_Exercise prompt:_ Your task is to quote the records from their first line through the line containing "marked for wear.", with nothing added or left out.

Rows from a 3D modeling dataset:

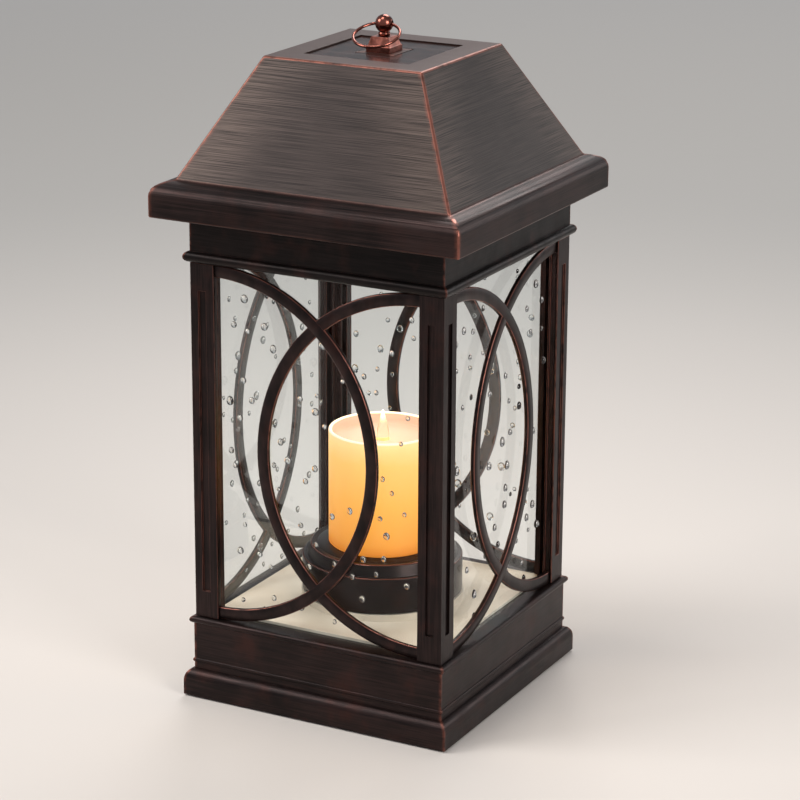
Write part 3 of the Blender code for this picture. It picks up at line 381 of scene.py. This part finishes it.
def refined(node, look, radius, body="lantern", where=None, worn=None, sharp=38.0):
    """A CAD node with its edges rounded, and the rounding marked for wear.

    where says which edges are rounded, by their middle point, and worn how much each place is rubbed.
    """
    shape = node_shape(node)
    wear = shape.faces.layers.float.new("wear")
    edges = []
    for edge in shape.edges:
        if len(edge.link_faces) != 2 or edge.calc_face_angle(0.0) < math.radians(sharp):
            continue
        middle = (edge.verts[0].co + edge.verts[1].co) / 2
        if where is None or where(middle):
            edges.append(edge)
    made = bmesh.ops.bevel(shape, geom=edges, offset=radius, offset_type="OFFSET", segments=2, profile=0.5,
                           affect="EDGES", clamp_overlap=True)
    for face in made["faces"]:
        face[wear] = worn(face.calc_center_median()) if worn else 1.0
    piece = add_piece(f"{node}_finish", shape, look, body)
    even = piece.modifiers.new("even", "WEIGHTED_NORMAL")
    even.keep_sharp = True
    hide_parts(node)
    return piece


def revolve(name, profile, look, body, marks=(), steps=96):
    """A closed profile of (distance from the axis, height) turned about Z.

    marks names face attributes: (name, set of the profile's segments that carry it).
    """
    shape = bmesh.new()
    layers = [(shape.faces.layers.float.new(mark), segments) for mark, segments in marks]
    rings = []
    for radius, height in profile:
        if radius < 0.000001:
            rings.append([shape.verts.new((0.0, 0.0, height))])
            continue
        rings.append([shape.verts.new((radius * math.cos(2 * math.pi * i / steps),
                                       radius * math.sin(2 * math.pi * i / steps), height))
                      for i in range(steps)])
    count = len(profile)
    for segment in range(count):
        one = rings[segment]
        two = rings[(segment + 1) % count]
        if len(one) == 1 and len(two) == 1:
            continue
        for i in range(steps):
            j = (i + 1) % steps
            corners = [one[i % len(one)], two[i % len(two)], two[j % len(two)], one[j % len(one)]]
            corners = list(dict.fromkeys(corners))
            face = shape.faces.new(corners)
            for layer, segments in layers:
                face[layer] = 1.0 if segment in segments else 0.0
    bmesh.ops.recalc_face_normals(shape, faces=shape.faces)
    return add_piece(name, shape, look, body, 40.0)


def round_corner(centre, radius, start, end, count):
    """Points of an arc, angles in degrees from outward to up."""
    return [(centre[0] + radius * math.cos(math.radians(start + (end - start) * i / count)),
             centre[1] + radius * math.sin(math.radians(start + (end - start) * i / count)))
            for i in range(count + 1)]


# ---------------------------------------------------------------- tracery
BAR_W = 0.007
BAR_EDGE = 0.00042
ARC_PAST_MIDDLE = 0.0370
RAIL_IN = 0.0625
ARC_STEPS = 88
SECOND_ARC_BACK = 0.00004


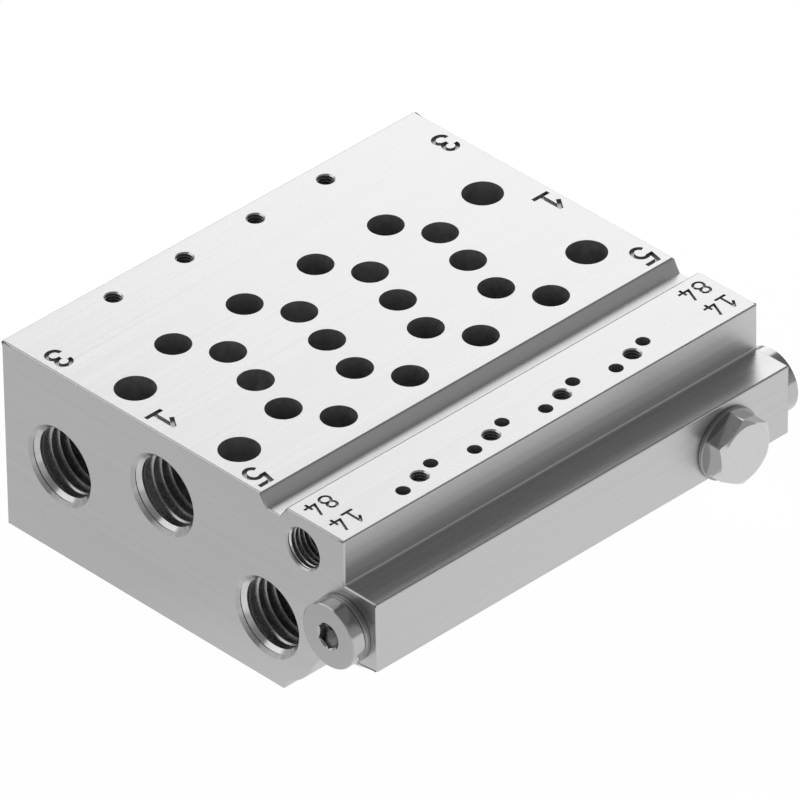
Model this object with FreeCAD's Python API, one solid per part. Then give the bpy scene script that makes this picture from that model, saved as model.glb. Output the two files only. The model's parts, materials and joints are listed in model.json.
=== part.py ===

_Final answer:_
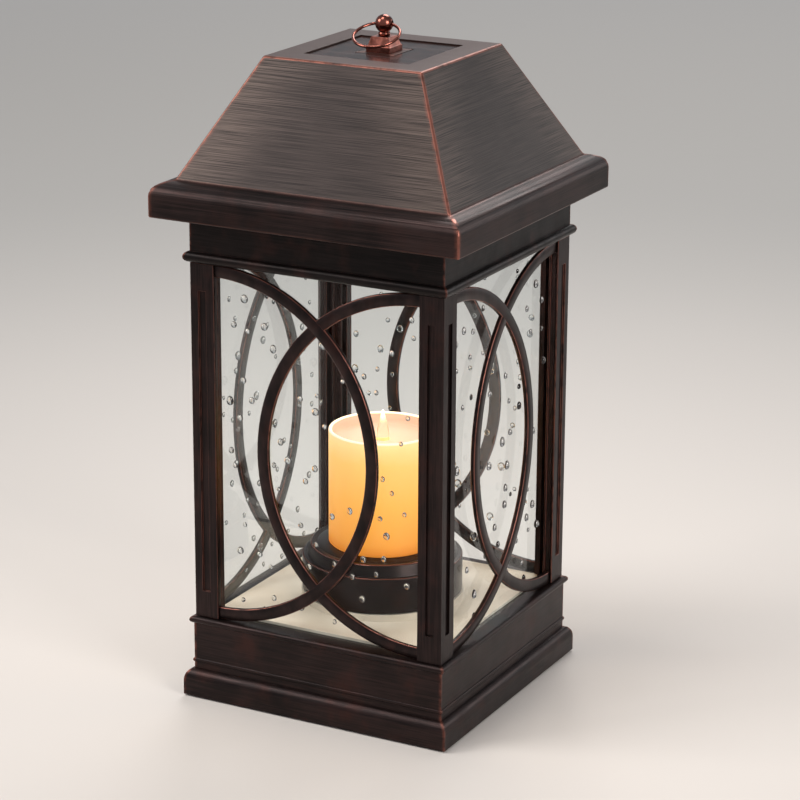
Write part 3 of the Blender code for this picture. It picks up at line 381 of scene.py. This part finishes it.
def refined(node, look, radius, body="lantern", where=None, worn=None, sharp=38.0):
    """A CAD node with its edges rounded, and the rounding marked for wear.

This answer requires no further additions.